Bankruptcy is not a failure, but a fresh start. That is a common expression that you will hear bankruptcy attorneys’ state. Clients always ask, “Should I file for bankruptcy?” However, what if you wanted to explore some alternatives? Not every debtor has to wind up filing for bankruptcy. Why not try and work out a deal with your creditors? Perhaps your debts are too extensive and no payment plan effort would fit the bill. Maybe you do not have the time and effort to contact all of your creditors in an effort to get out of debt. Besides, working out payment plans and then following through on those payment plans could be overly burdensome.

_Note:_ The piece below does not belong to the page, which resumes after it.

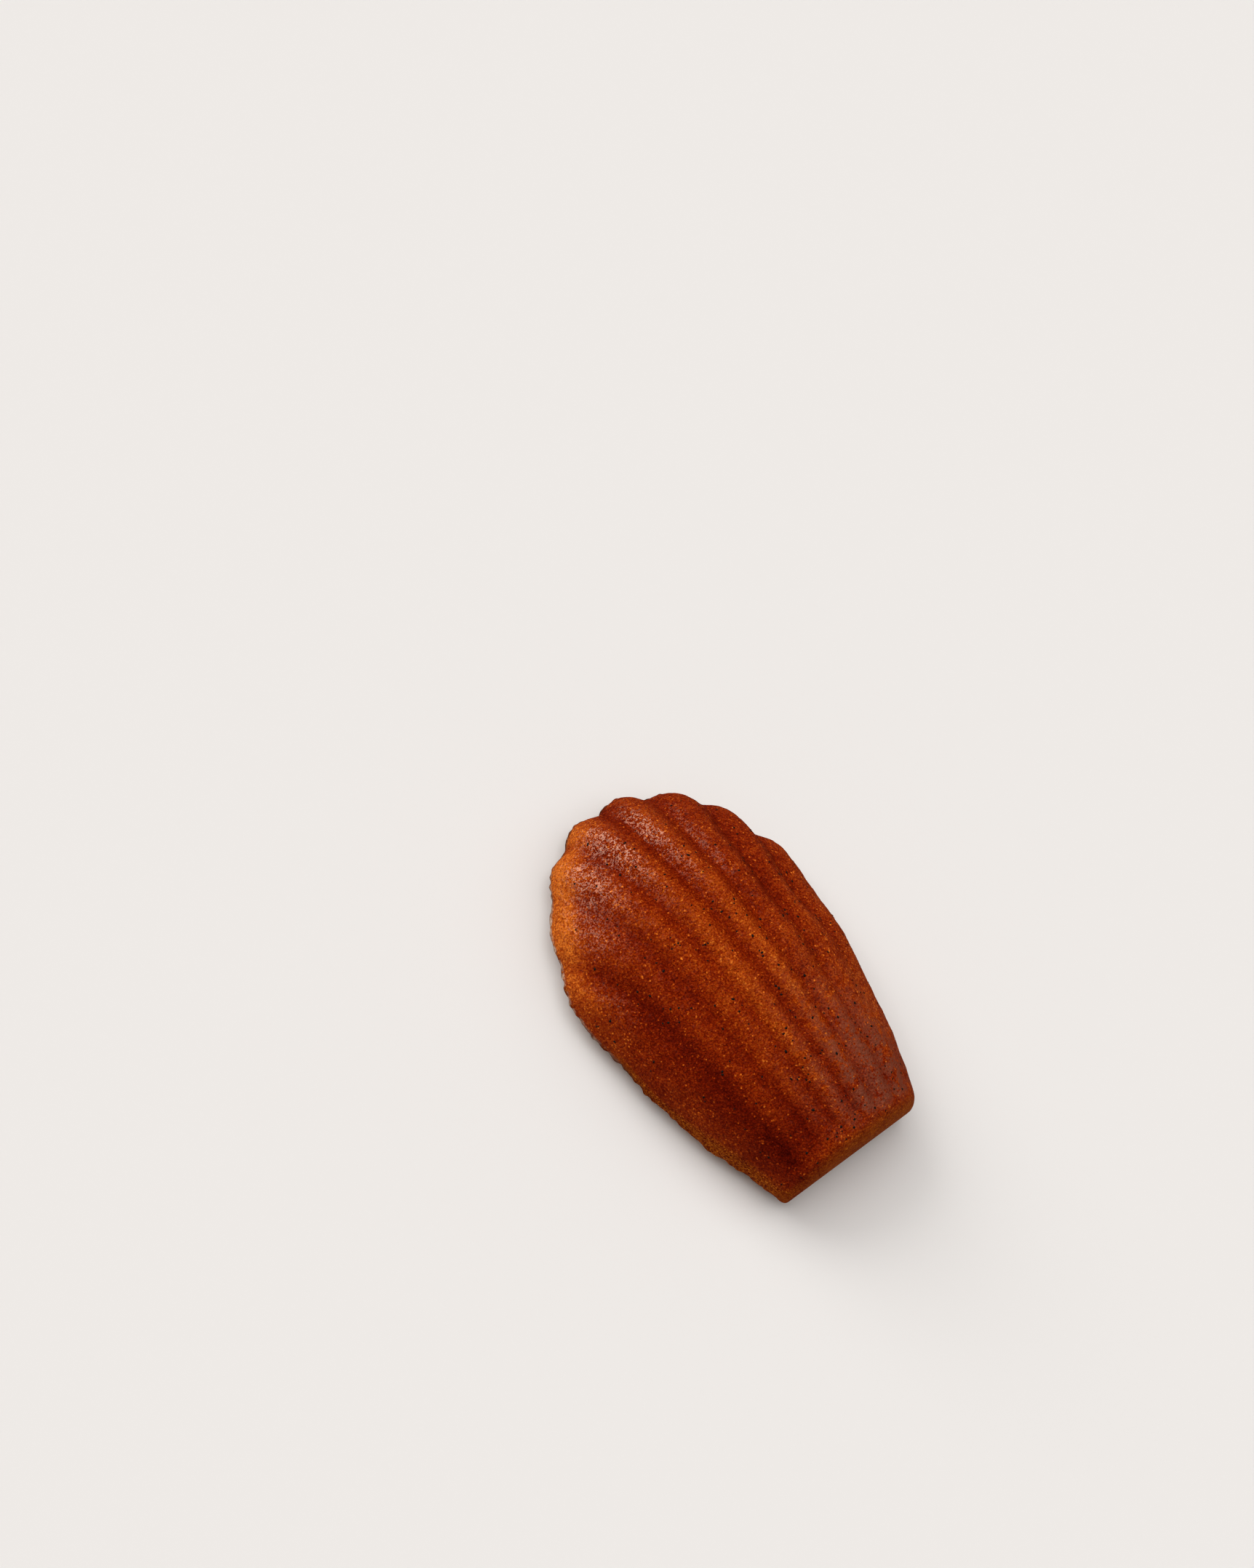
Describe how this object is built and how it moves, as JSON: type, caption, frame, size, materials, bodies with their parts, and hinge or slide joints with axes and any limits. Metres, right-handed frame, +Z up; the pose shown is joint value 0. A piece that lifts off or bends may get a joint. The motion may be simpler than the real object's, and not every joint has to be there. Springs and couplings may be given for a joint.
{
  "type": "madeleine cake",
  "caption": "Small shell-shaped sponge cake with a ribbed, browned shell side, a straight narrow end and a scalloped wide end, lying shell side up.",
  "frame": {"origin": "under the middle of the cake's box, on the surface that it rests on", "axes": "+X across the cake, +Y from the narrow end to the scalloped wide end, +Z up out of the ribbed shell side"},
  "size_m": [0.0502, 0.0756, 0.0219],
  "materials": {
    "crust": "browned, buttery sponge crust: satin on the ribs, matte and finely pored at the rim, narrow end and belly"
  },
  "bodies": {
    "root": {"cake": "crust"}
  },
  "joints": []
}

Some people are living pay check to pay check and still not really living well. They may be surviving, but not thriving. Further, that person is one problem away from not being able to make ends meet. If you fall within that category, you should consider talking with a Chicago bankruptcy lawyer. The lawyer can at least point you in the right direction with regard to your finances. It may be that he will advise you to not file for bankruptcy. This may be the result if your debts are purely non-dischargeable debts. Those would be student loans, recent taxes, parking tickets and child support obligations just to name a few.
If you do decide to file, you will likely have more than one way to go. This is commonly referred to as your bankruptcy options. One such option is to file for Chapter 7 bankruptcy. This is also known as the fresh start bankruptcy because the majority of debts are eliminated in a Chapter 7 bankruptcy case. The other main option is to file for Chapter 13 bankruptcy. This type of bankruptcy is often used to repay mortgage arrears as well as other debt. The amount that you pay is determined by your income, expenses, assets and liabilities.
Whatever you decide to do, I do not recommend that you file bankruptcy yourself. First, you have no idea how to handle a complex legal matter such as bankruptcy. There is a Federal Code which governs Chapter 7 and Chapter 13 bankruptcy cases. The Code is something that takes a learning curve. You are not going to get it right on your first attempt. Thus, since you are only filing one case, why not let an experienced attorney work the case for you? With the right attorney, you can rest assured that you are not going to have unforeseen issues with your case. That is my strongest recommendation with regard to filing for bankruptcy.